Posted at 13/1/2018 11:58 by minerve
Cisk & others

"struggling" is a relative term. Personally, I don't see GKN as a company that is "struggling".

What is at issue here is one of valuation.

As an investor, I am not a short-termist, so I am not hell-bent on accelerating valuations as quick as possible to sell out and then have to go through the exercise of finding YET ANOTHER investment to make. I am more than happy to receive a well covered dividend and allow companies to grow organically rather than through debt fueled and short-termist M&A activity which eventually - most of the time - ends in tears for certain stakeholders initially and then shareholders eventually.
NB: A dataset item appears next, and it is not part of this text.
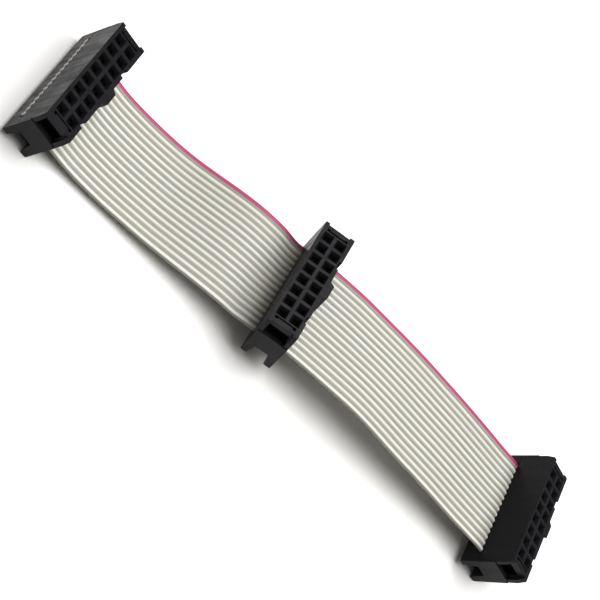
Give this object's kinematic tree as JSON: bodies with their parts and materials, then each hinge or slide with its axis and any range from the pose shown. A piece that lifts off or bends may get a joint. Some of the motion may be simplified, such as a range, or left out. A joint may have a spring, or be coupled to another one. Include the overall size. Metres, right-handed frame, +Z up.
{
  "type": "ribbon cable with crimp sockets",
  "caption": "Flat ribbon cable with a marked edge, joining keyed two-row crimp-on sockets at both ends and part-way along it.",
  "frame": {"origin": "centre of the box around the whole cable, on the surface that it stands on", "axes": "+X along the cable from the left socket to the right one, +Y to the marked pin 1 edge, +Z up, out of the sockets' mating faces"},
  "size_m": [0.1171, 0.0246, 0.0143],
  "materials": {
    "housing": "satin moulded black polyester with a fine texture",
    "cover": "satin moulded black polyester",
    "contact": "bare phosphor bronze, dulled",
    "insulation": "smooth warm grey vinyl",
    "marked_insulation": "smooth vinyl with a red edge mark",
    "copper": "tinned copper strands"
  },
  "bodies": {
    "middle_socket": {"middle_housing": "housing", "middle_cover": "cover", "middle_contact_01": "contact", "middle_contact_02": "contact", "middle_contact_03": "contact", "middle_contact_04": "contact", "middle_contact_05": "contact", "middle_contact_06": "contact", "middle_contact_07": "contact", "middle_contact_08": "contact", "middle_contact_09": "contact", "middle_contact_10": "contact", "middle_contact_11": "contact", "middle_contact_12": "contact", "middle_contact_13": "contact", "middle_contact_14": "contact", "middle_contact_15": "contact", "middle_contact_16": "contact", "ribbon_insulation": "insulation", "marked_edge_insulation": "marked_insulation", "copper_conductors": "copper"},
    "left_socket": {"left_housing": "housing", "left_cover": "cover", "left_contact_01": "contact", "left_contact_02": "contact", "left_contact_03": "contact", "left_contact_04": "contact", "left_contact_05": "contact", "left_contact_06": "contact", "left_contact_07": "contact", "left_contact_08": "contact", "left_contact_09": "contact", "left_contact_10": "contact", "left_contact_11": "contact", "left_contact_12": "contact", "left_contact_13": "contact", "left_contact_14": "contact", "left_contact_15": "contact", "left_contact_16": "contact"},
    "right_socket": {"right_housing": "housing", "right_cover": "cover", "right_contact_01": "contact", "right_contact_02": "contact", "right_contact_03": "contact", "right_contact_04": "contact", "right_contact_05": "contact", "right_contact_06": "contact", "right_contact_07": "contact", "right_contact_08": "contact", "right_contact_09": "contact", "right_contact_10": "contact", "right_contact_11": "contact", "right_contact_12": "contact", "right_contact_13": "contact", "right_contact_14": "contact", "right_contact_15": "contact", "right_contact_16": "contact"}
  },
  "joints": [
    {"name": "left_span_flex", "type": "hinge", "parent": "middle_socket", "child": "left_socket", "pos_m": [-0.03, 0, 0.0025], "axis": [0, 1, 0], "range_deg": [-90, 90], "deforming": ["ribbon_insulation", "marked_edge_insulation", "copper_conductors"]},
    {"name": "right_span_flex", "type": "hinge", "parent": "middle_socket", "child": "right_socket", "pos_m": [0.024, 0, 0.0075], "axis": [0, -1, 0], "range_deg": [-90, 90], "deforming": ["ribbon_insulation", "marked_edge_insulation", "copper_conductors"]}
  ]
}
Also, as an investor, I accept and appreciate that there are indeed other stakeholders in the business including employees. I appreciate that their working conditions and rights should be protected and I am not selfish to not accept the presence of Unite. Shame on MEANWHILE for slagging off unite! I am sure if he was an employee he would have a different view as to their presence!

Being an investor, believe it or not, IS NOT JUST ABOUT YOU!

Those who understand GKN are already at GKN! No question about it! I say that from being a qualified engineer who was also a director at an engineering company listed on the market.

There are many advantages in keeping GKN as GKN. Many of these values are intangible. Idiots who just see companies as a PE multiple will never learn.

I don't buy this BS about Melrose, they may not be on the sharp-end of PE, I accept that, but they are 'sharp boys' nevertheless - they run a valuation, rather than a company.